**What you should do**
Quote the data below in full, please, without altering anything.

=-=-=

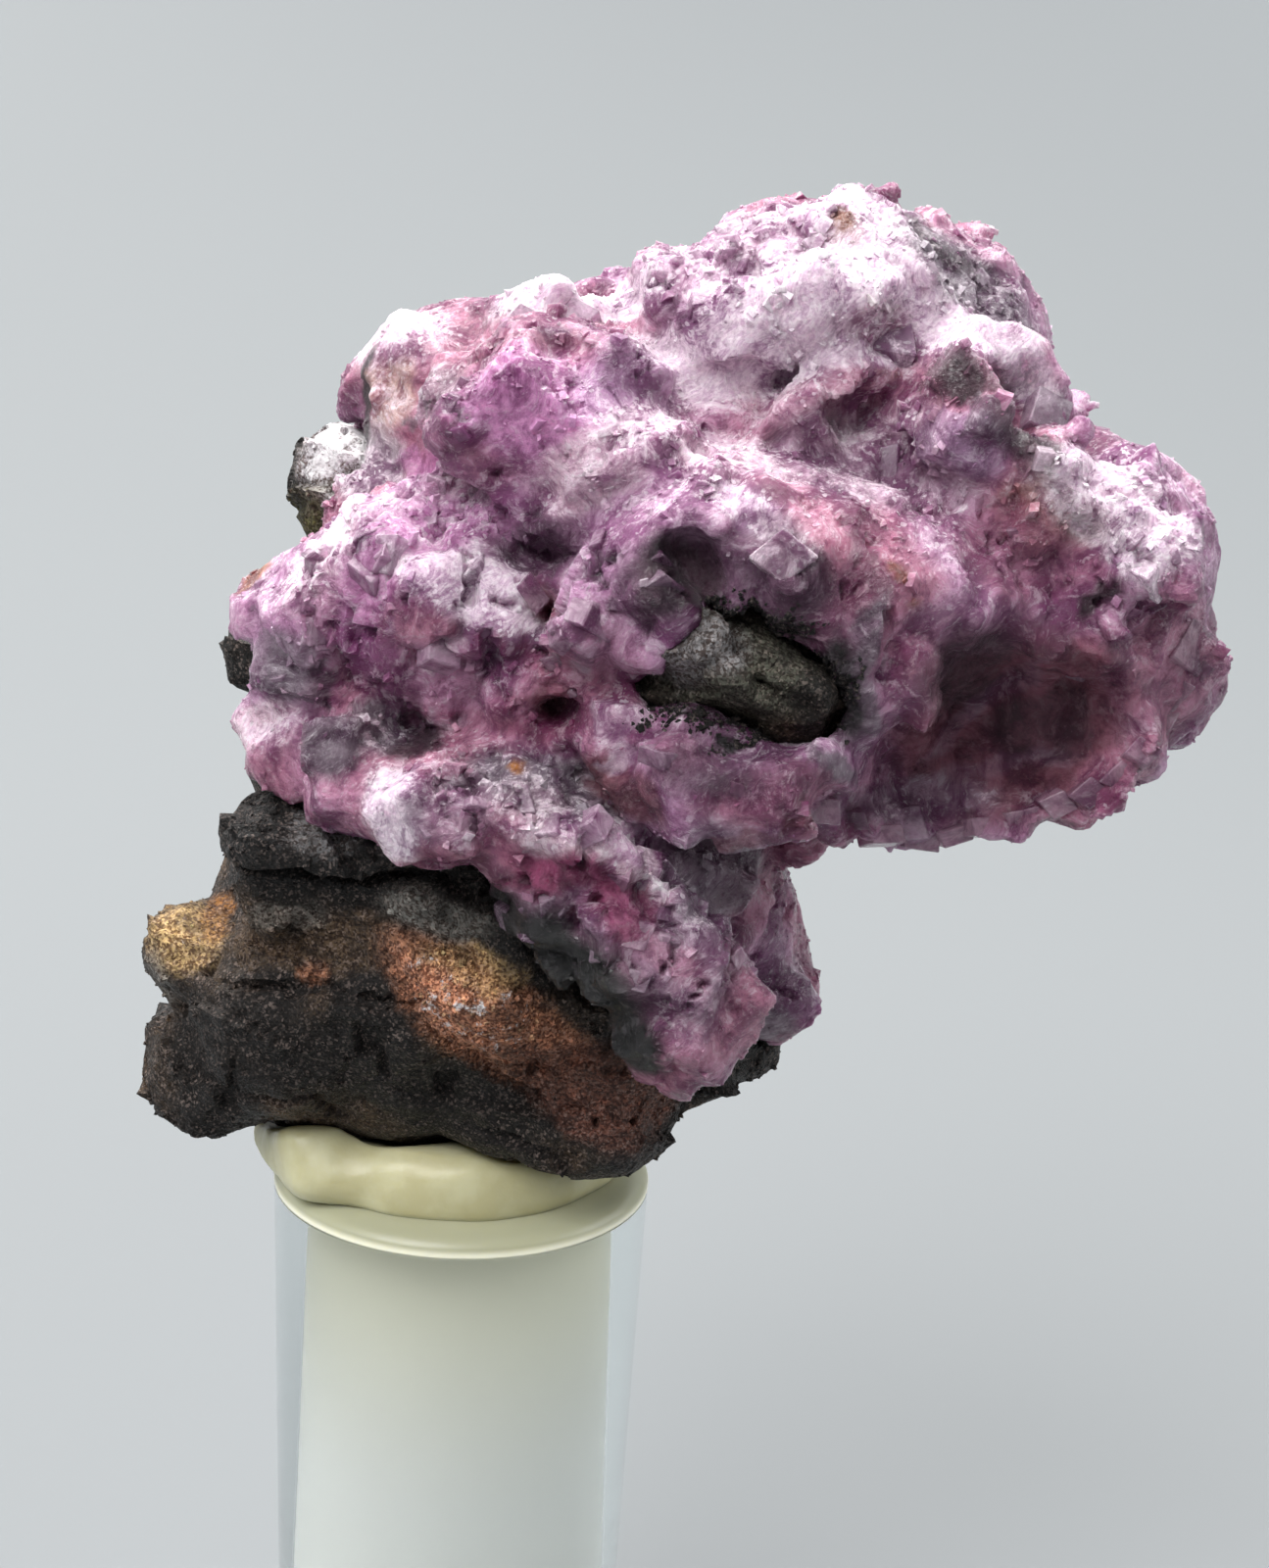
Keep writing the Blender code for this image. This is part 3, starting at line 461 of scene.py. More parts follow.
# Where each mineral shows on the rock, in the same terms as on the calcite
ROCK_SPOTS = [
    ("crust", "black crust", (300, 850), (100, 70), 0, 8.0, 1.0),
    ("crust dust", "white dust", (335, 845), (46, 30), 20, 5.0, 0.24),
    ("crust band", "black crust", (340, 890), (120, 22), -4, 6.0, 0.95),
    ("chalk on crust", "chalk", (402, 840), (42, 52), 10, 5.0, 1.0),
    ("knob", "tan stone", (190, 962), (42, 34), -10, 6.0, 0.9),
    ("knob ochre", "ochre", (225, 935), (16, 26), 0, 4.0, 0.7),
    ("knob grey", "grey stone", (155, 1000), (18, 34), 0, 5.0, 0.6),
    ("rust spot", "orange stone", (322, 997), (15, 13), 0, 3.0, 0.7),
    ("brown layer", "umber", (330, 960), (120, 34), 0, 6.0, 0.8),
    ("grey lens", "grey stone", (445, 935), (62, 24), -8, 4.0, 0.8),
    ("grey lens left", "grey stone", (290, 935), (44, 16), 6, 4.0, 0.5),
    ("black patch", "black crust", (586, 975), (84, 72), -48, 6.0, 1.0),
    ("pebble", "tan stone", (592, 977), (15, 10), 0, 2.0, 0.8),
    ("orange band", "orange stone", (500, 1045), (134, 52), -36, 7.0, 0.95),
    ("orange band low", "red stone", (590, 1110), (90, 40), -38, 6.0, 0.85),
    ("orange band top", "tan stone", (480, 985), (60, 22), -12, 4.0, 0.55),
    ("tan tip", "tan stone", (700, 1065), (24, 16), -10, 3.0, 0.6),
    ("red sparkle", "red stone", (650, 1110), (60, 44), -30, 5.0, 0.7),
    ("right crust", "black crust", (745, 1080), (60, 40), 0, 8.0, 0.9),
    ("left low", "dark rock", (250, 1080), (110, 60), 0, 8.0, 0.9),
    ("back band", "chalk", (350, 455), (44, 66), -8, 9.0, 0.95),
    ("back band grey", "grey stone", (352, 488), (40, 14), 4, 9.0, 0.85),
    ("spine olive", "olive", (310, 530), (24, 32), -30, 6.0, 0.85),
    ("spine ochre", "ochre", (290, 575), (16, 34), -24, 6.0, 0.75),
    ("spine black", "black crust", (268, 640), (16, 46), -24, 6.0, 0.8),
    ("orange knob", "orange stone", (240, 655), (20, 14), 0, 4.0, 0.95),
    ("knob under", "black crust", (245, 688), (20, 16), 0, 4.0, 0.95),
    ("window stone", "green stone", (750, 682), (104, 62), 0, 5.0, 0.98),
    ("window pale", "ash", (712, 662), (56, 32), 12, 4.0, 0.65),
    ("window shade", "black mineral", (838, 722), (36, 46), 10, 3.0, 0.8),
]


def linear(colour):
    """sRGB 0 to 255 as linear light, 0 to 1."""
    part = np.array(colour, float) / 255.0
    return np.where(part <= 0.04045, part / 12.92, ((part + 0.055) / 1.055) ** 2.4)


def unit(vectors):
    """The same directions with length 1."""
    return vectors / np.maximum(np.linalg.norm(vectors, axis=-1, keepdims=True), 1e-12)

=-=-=

**Response to the task**
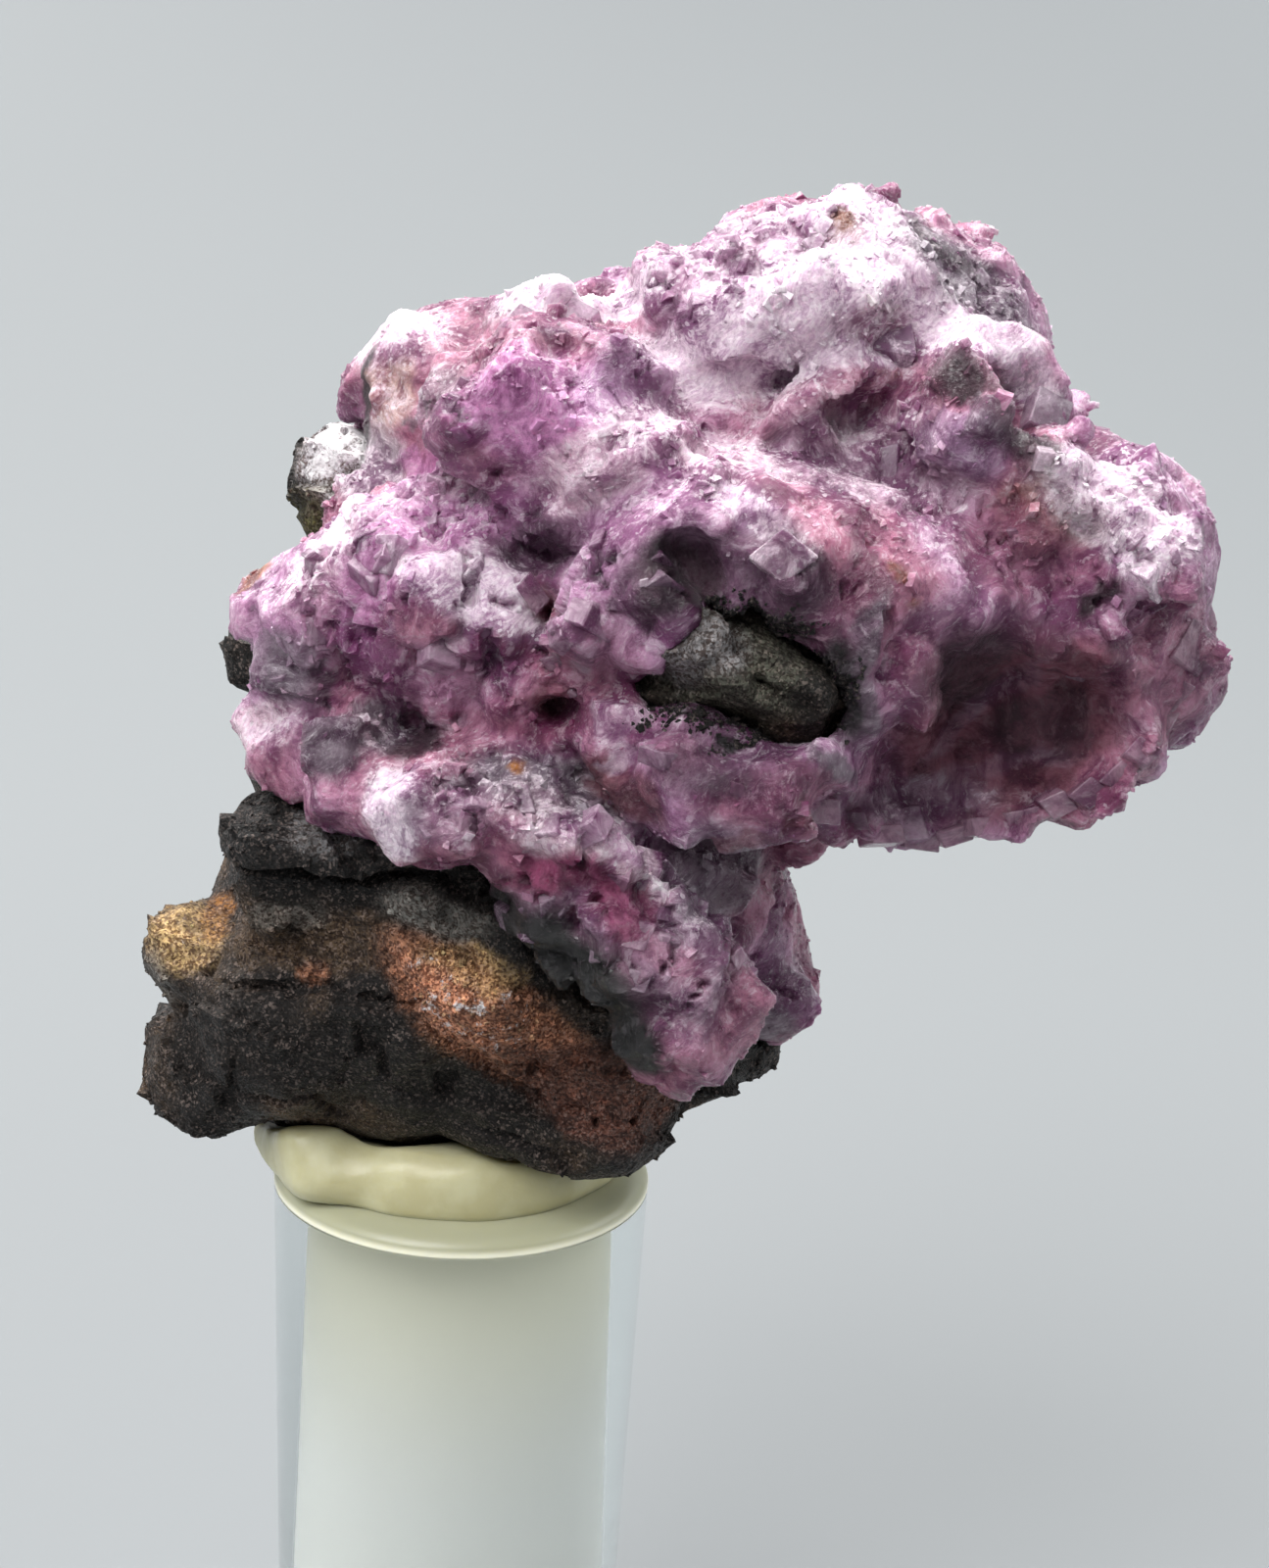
Keep writing the Blender code for this image. This is part 3, starting at line 461 of scene.py. More parts follow.
# Where each mineral shows on the rock, in the same terms as on the calcite
ROCK_SPOTS = [
    ("crust", "black crust", (300, 850), (100, 70), 0, 8.0, 1.0),
    ("crust dust", "white dust", (335, 845), (46, 30), 20, 5.0, 0.24),
    ("crust band", "black crust", (340, 890), (120, 22), -4, 6.0, 0.95),
    ("chalk on crust", "chalk", (402, 840), (42, 52), 10, 5.0, 1.0),
    ("knob", "tan stone", (190, 962), (42, 34), -10, 6.0, 0.9),
    ("knob ochre", "ochre", (225, 935), (16, 26), 0, 4.0, 0.7),
    ("knob grey", "grey stone", (155, 1000), (18, 34), 0, 5.0, 0.6),
    ("rust spot", "orange stone", (322, 997), (15, 13), 0, 3.0, 0.7),
    ("brown layer", "umber", (330, 960), (120, 34), 0, 6.0, 0.8),
    ("grey lens", "grey stone", (445, 935), (62, 24), -8, 4.0, 0.8),
    ("grey lens left", "grey stone", (290, 935), (44, 16), 6, 4.0, 0.5),
    ("black patch", "black crust", (586, 975), (84, 72), -48, 6.0, 1.0),
    ("pebble", "tan stone", (592, 977), (15, 10), 0, 2.0, 0.8),
    ("orange band", "orange stone", (500, 1045), (134, 52), -36, 7.0, 0.95),
    ("orange band low", "red stone", (590, 1110), (90, 40), -38, 6.0, 0.85),
    ("orange band top", "tan stone", (480, 985), (60, 22), -12, 4.0, 0.55),
    ("tan tip", "tan stone", (700, 1065), (24, 16), -10, 3.0, 0.6),
    ("red sparkle", "red stone", (650, 1110), (60, 44), -30, 5.0, 0.7),
    ("right crust", "black crust", (745, 1080), (60, 40), 0, 8.0, 0.9),
    ("left low", "dark rock", (250, 1080), (110, 60), 0, 8.0, 0.9),
    ("back band", "chalk", (350, 455), (44, 66), -8, 9.0, 0.95),
    ("back band grey", "grey stone", (352, 488), (40, 14), 4, 9.0, 0.85),
    ("spine olive", "olive", (310, 530), (24, 32), -30, 6.0, 0.85),
    ("spine ochre", "ochre", (290, 575), (16, 34), -24, 6.0, 0.75),
    ("spine black", "black crust", (268, 640), (16, 46), -24, 6.0, 0.8),
    ("orange knob", "orange stone", (240, 655), (20, 14), 0, 4.0, 0.95),
    ("knob under", "black crust", (245, 688), (20, 16), 0, 4.0, 0.95),
    ("window stone", "green stone", (750, 682), (104, 62), 0, 5.0, 0.98),
    ("window pale", "ash", (712, 662), (56, 32), 12, 4.0, 0.65),
    ("window shade", "black mineral", (838, 722), (36, 46), 10, 3.0, 0.8),
]


def linear(colour):
    """sRGB 0 to 255 as linear light, 0 to 1."""
    part = np.array(colour, float) / 255.0
    return np.where(part <= 0.04045, part / 12.92, ((part + 0.055) / 1.055) ** 2.4)


def unit(vectors):
    """The same directions with length 1."""
    return vectors / np.maximum(np.linalg.norm(vectors, axis=-1, keepdims=True), 1e-12)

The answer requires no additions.